January 03, 2019
By: Nicole Anderson, Director of The Ben & Hilda Katz Inter-Professional Research Program in Geriatric and Dementia Care; Senior Scientist, Rotman Research Institute
During an annual visit to Minnesota about 10 years ago, I started noticing changes in my dad. I had been doing this kind of work for many years and he started to show a hallmark symptom of mild cognitive impairment (MCI) - repeating questions all the time. He never had a great memory to begin with so the rest of the family chalked it up to stress or aging or what have you, but I detected something more than that was going on. I encouraged my mom and him to get it checked out. He ended up at the Mayo Clinic to be assessed and was diagnosed with mild cognitive impairment at the time.

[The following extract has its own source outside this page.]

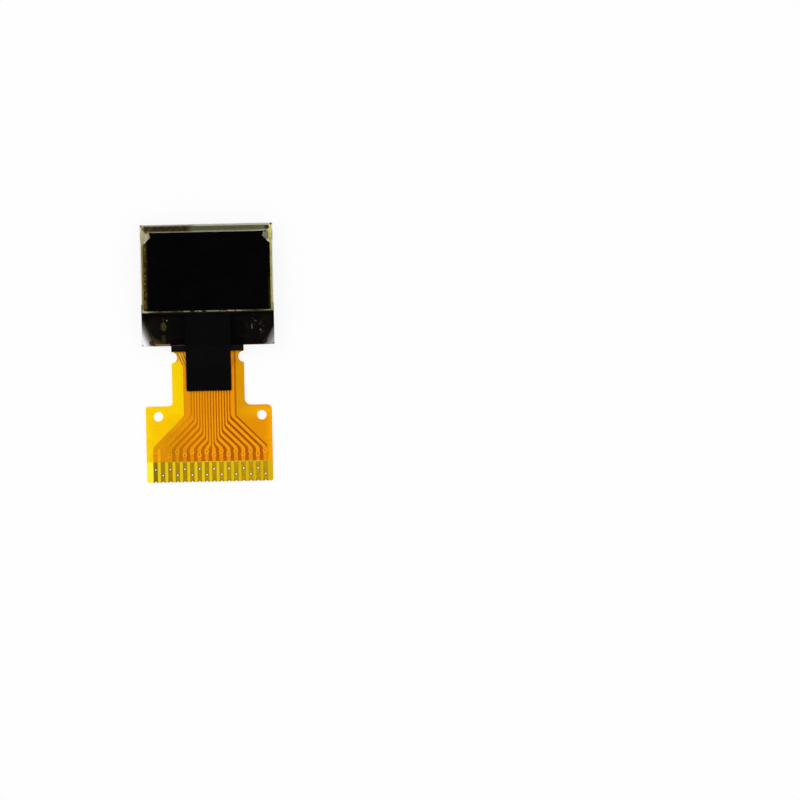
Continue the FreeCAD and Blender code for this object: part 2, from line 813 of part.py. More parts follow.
sheet = make_sheet()
parts = {**make_panel(), **make_tail()}
check(parts)
os.makedirs("parts", exist_ok=True)
for label, item in parts.items():
    item.Label = label
    item.Shape.exportStep(f"parts/{label}.step")
    print(f"{label}: {len(item.Shape.Solids)} solids, {item.Shape.Volume:.4f} mm3")
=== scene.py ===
# %% [markdown]
# # A small glass display panel with a solder tail
#
# The object is a 12 mm wide glass display that lies on its back. A thin amber tail leaves the glass, widens into two
# ears and ends in a row of plated pads. This lesson dresses its construction model: the shapes of the solids stay,
# and each one gets a finish that is worked out by nodes.

# %% Load the construction model
import bpy
import bmesh
import math
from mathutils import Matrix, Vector


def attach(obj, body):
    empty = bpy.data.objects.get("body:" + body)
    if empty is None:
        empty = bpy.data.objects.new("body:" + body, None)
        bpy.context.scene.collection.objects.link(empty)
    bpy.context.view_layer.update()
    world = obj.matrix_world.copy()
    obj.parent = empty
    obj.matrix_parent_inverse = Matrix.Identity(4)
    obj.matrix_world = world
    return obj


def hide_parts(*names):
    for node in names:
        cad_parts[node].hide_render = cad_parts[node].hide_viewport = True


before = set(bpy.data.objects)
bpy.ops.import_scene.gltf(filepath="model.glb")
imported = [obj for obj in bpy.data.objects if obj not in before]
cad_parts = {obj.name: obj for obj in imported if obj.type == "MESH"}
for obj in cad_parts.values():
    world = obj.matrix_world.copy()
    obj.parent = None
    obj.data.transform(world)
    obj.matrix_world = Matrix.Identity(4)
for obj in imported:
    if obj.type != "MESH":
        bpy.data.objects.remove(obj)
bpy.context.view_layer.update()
MM = 0.001

# %% [markdown]
# ## The camera
#
# A close picture of a flat object could be taken with any lens, but a short one would show the glass's sides. A long
# lens from well above keeps the outline true. The object stands a little left of and above the middle of the view,
# and the camera is rolled by about one degree, so the camera's place and roll carry that.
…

Once he was diagnosed with mild cognitive impairment, my mom asked what books she could read about MCI. When I looked into it, I was really surprised that there weren’t any books for a lay population out there. There are books on all sorts of obscure topics, but not on MCI for a lay population.
I remember the day I walked into Dr. Angie Troyer’s office here at Baycrest and asked her if she realized there are no books for MCI for a lay population. She had looked for books too and couldn’t find any. It was that day that we decided to write one - Living with Mild Cognitive Impairment: A Guide to Maximizing Brain Health and Reducing Risk of Dementia -
is was the first comprehensive book to be published on mild cognitive impairment. Dr. Troyer and I co-wrote it along with the help of our colleague Dr. Kelly Murphy. It took us about three years and it was published in 2012.
I remember when he was diagnosed with MCI, he was extremely relieved that he didn’t have dementia. A lot of people have a similar reaction. Not everyone with MCI develops dementia, but I knew in his case, he did have Alzheimer’s pathology, it just wasn’t severe enough to cause dementia. But I didn’t want to burst his bubble of being relieved. It progressed to Alzheimer’s and it took its typical course.
Like many people with the disease, it robbed my dad not only of his basic functional abilities, but of his talents. My dad earned a bachelor of fine arts in 1958 and used his skills to build a successful career in advertising. Some of his influential work included Wheaties cereal, Pork the Other White Meat, Got Milk?, and later installments of the This is Your Brain on Drugs campaign. If you have a stack of brand loyalty cards in your wallet, you have my dad to thank for that. American Airlines asked him for a campaign to boost customer loyalty, and he came up with American Advantage, the first national brand loyalty “points” system. My dad became known as “The Godfather of Minneapolis Advertising” for his profound commitment to mentoring and nurturing young talent. Upon retirement, my dad returned to his true passion, and produced hundreds of paintings, many of which earned international awards.
As the disease progressed, my dad could no longer paint, or draw, or carry out his usual rants about the Minnesota Vikings. Alzheimer’s disease changed the last 10 years of my dad’s life, but it did not rob him of his character. He was known as “The Gentle Giant” at Folkestone, the memory care home that helped my mother take such great care of him for the last three years. My dad passed away on August of 2018 and he will be missed by everyone who had the great fortune of having him in their lives.
My experience with my dad motivates me more to answer the question, “How can we prevent dementia?” My research addresses cognitive, health, and lifestyle factors in aging brain health and how we can maintain brain health and reduce the risk of dementia as we age.
At the cognitive level, my work is helping to discover exactly how memory and attention changes in healthy older adults and in those who are heading towards dementia. I’m exploring how these are reflected in changes in brain function, and then test the effects of memory and attention interventions designed to reverse those changes.
At the health level, I test the benefits of exercise and diet interventions. I study how conditions, such as high blood pressure and diabetes, affect our thinking abilities and brain health.
Finally, at the lifestyle level, I examine the relationship between cognitive functioning in later life and staying engaged at an older age through activities such as volunteering or late-life learning. Specifically, I study how interventions like volunteering, music lessons, and learning a second language improve cognitive and brain health.